Der "Bild am Sonntag" sagte Schäuble, niemand könne derzeit sagen, ob und wann es Spielraum für Steuersenkungen geben werde. Auch Thüringens Ministerpräsident Dieter Althaus (CDU) sagte der "Super Illu", kurzfristig seien Steuersenkungen nicht möglich. Die Union sei als Garant solider Staatsfinanzen in der Pflicht und müsse darauf achten, dass der Staat handlungsfähig bleibe.
"Wir werden einen Weg finden"
Merkel hielt dagegen, ihr Ziel sei es, dass Deutschland schnellstmöglich aus der Talsohle herauskomme: "Dazu müssen wir Wachstumskräfte mobilisieren." Die Staatsschulden müssten wieder sinken, es müsse in Bildung und Innovationen investiert und die Leistungsträger müssten entlastet werden. "Wir werden einen Weg finden, wie wir alle drei Ziele zusammenbringen", sagte die CDU-Chefin. Was in der nächsten Legislaturperiode machbar sei, könne man heute noch nicht sagen, "weil wir den Verlauf der Krise nicht kennen". Sie bekräftigte aber, die CDU werde Steuersenkungen ins Wahlprogramm aufnehmen.
CDU und CSU wollen ihr Wahlprogramm Ende Juni beschließen. Aus Sicht von der CSU ist Merkel bereits auf CSU-Kurs eingeschwenkt. Mit Blick auf den Widerstand von Unions-Ministerpräsidenten sagte CSU-Landesgruppenchef Peter Ramsauer: "Die wird Angela Merkel noch einfangen". Die Kanzlerin habe sich "in rasantem Tempo der CSU-Steuerpolitik angenähert".
SPD-Chef Franz Müntefering forderte Merkel auf, "sich jetzt ehrlich zu machen". Steuersenkungen im Volumen von 25 bis 30 Milliarden Euro seien ein "völliges Hirngespinst". Das gehe nur, wenn Mittel für Bildung und Soziales gekürzt würden: "Das würde zulasten der Kleinen gehen." Die SPD strebt kleinere Steuersenkungen zugunsten unterer und mittlerer Einkommen an.

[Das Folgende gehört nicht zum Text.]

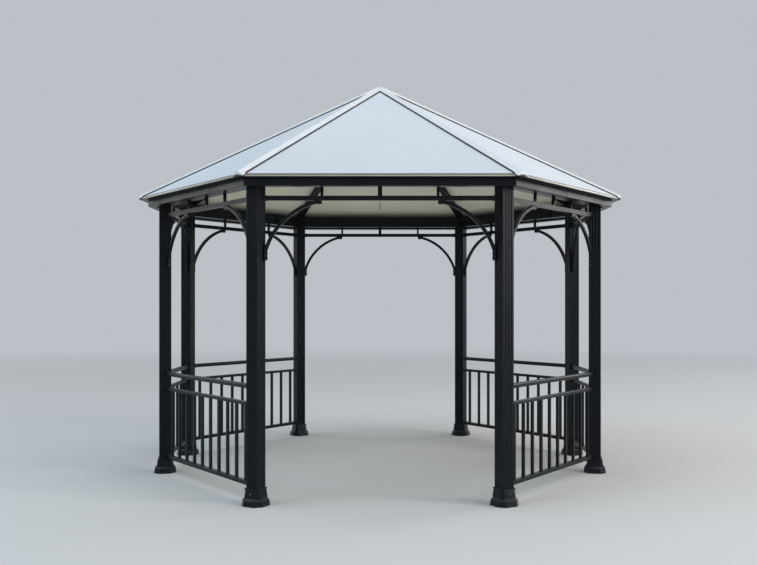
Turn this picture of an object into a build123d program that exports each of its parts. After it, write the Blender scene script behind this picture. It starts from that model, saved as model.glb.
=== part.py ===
from build123d import *
import os
from math import cos, radians, sin, sqrt, tan

# Octagonal garden gazebo, millimetres. The origin is on the ground below the apex,
# +X points to the right of somebody who walks in through the front entrance, +Y to the
# back entrance and +Z up. Eight posts stand on one circle.

# Plan: half the angle that a bay takes at the centre
post_circle_radius = 1830.0
entrance_half_angle = 28.0
side_half_angle = 13.5

# Fluted square posts, turned so that one face looks at the centre
post_width = 98.0
post_edge_radius = 6.0
flutes_per_face = 3
flute_pitch = 24.0
flute_width = 14.0
flute_depth = 4.0

# Cast feet: an eight-sided plinth with a sloped shoulder, and a sleeve round the post
base_plate_thickness = 12.0
sleeve_wall = 18.0
sleeve_corner = 22.0
sleeve_height = 58.0
sleeve_taper = 7.0
plinth_ledge = 22.0
plinth_corner = 44.0
plinth_wall_height = 40.0
plinth_taper = 8.0
shoulder_height = 15.0
shoulder_taper = 45.0
lip_overhang = 3.0
lip_height = 7.0

# Frieze rail under the eave beam, with short upright bars over the brackets' ends
frieze_rail_bottom = 2106.0
frieze_rail_height = 32.0
frieze_opening = 68.0
frieze_depth = 30.0
frieze_bar_depth = 18.0
frieze_middle_bar_width = 30.0
frieze_bar_width = 19.0
wide_bay_bars = 3
side_bay_bars = 2

# Eave beam on the posts: a box beam with a lower fascia along its outer side
beam_height = 104.0
beam_overhang = 21.0
fascia_depth = 60.0
fascia_drop = 15.0

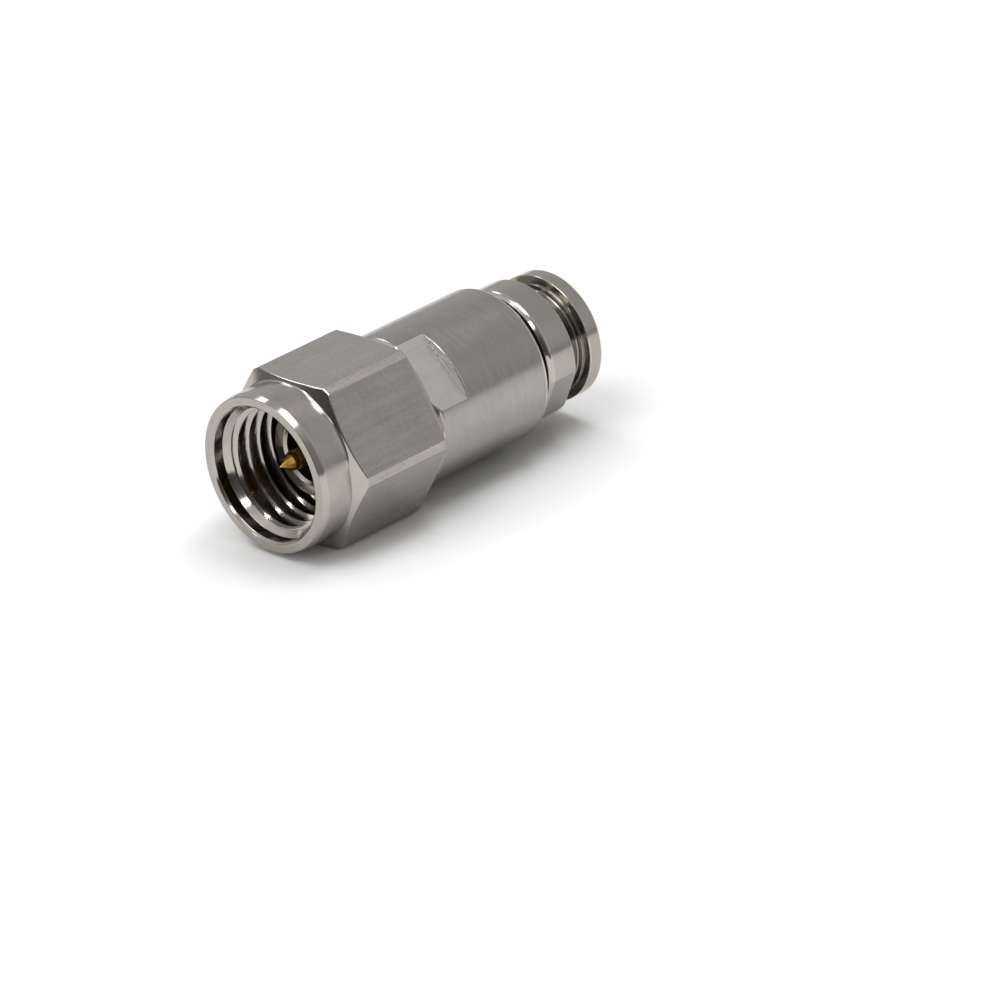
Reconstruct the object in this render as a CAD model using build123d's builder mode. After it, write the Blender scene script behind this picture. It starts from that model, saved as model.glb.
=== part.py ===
from build123d import *
import os
from math import cos, radians, tan

os.makedirs("parts", exist_ok=True)

# Frame: millimetres. X is the connector axis, x = 0 is the mating plane and the
# cable end points to +X. +Z is up: the connector lies on a flat of its hexagon.

# Coupling nut, outside
mating_recess = 2.85
nut_length = 7.43
collar_radius = 3.83
collar_length = 1.89
collar_edge_length = 0.34
collar_edge_step = 0.08
hex_width = 8.0
hex_corner_trim = 0.12
hex_cone_angle = 25.0
rear_face_step = 0.05

# Coupling nut, inside
mouth_chamfer = 0.11
mouth_depth = 0.42
mouth_step = 0.075
thread_major_radius = 3.175
thread_minor_radius = 2.82
thread_lead_in = 0.18
thread_length = 3.70
thread_relief_step = 0.03
thread_relief_length = 0.40
counterbore_radius = 3.53
counterbore_depth = 0.85

# Body shell, outside
shank_radius = 2.85
body_radius = 3.73
body_length = 7.02
shoulder_chamfer = 0.22
body_end_chamfer = 0.15
body_flat_width = 6.5
body_flat_length = 1.90
body_flat_angle = 133.7

# Air line and cable chamber in the body shell
line_radius = 1.46
line_length = 2.40
chamber_radius = 2.40
chamber_overrun = 0.15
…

Steuerschätzung am Donnerstag
Welche Finanz-Spielräume der Staat tatsächlich hat, sollen die Steuerschätzer klären, die am Donnerstag in Bad Kreuznach ihre neue Prognose bis 2013 abgeben. Die Arbeitsgrundlage für die Experten von Finanzbehörden, Bundesbank und Instituten ist die Kalkulation des Bundesfinanzministeriums, aus der das "Handelsblatt" zitierte. Demnach erwartet Finanzminister Peer Steinbrück (SPD) wegen der schweren Rezession für 2009 Steuerausfälle von 48 Milliarden Euro gegenüber der vorherigen Prognose vom November. 2010 beträgt das Minus demnach 73 Milliarden auf 522 Milliarden Euro, in den Folgejahren minus 80 Milliarden Euro.
Weil die Regierung die Rezession nicht durch ein Anziehen der Sparschraube verschärfen will, müssen zur Deckung der Lücke neue Schulden gemacht werden. Alleine der Bund wird sich 2009 mindestens 80 Milliarden Euro bei den Banken borgen. Das wäre doppelt so viel wie der bisherige Schuldenrekord von 1996.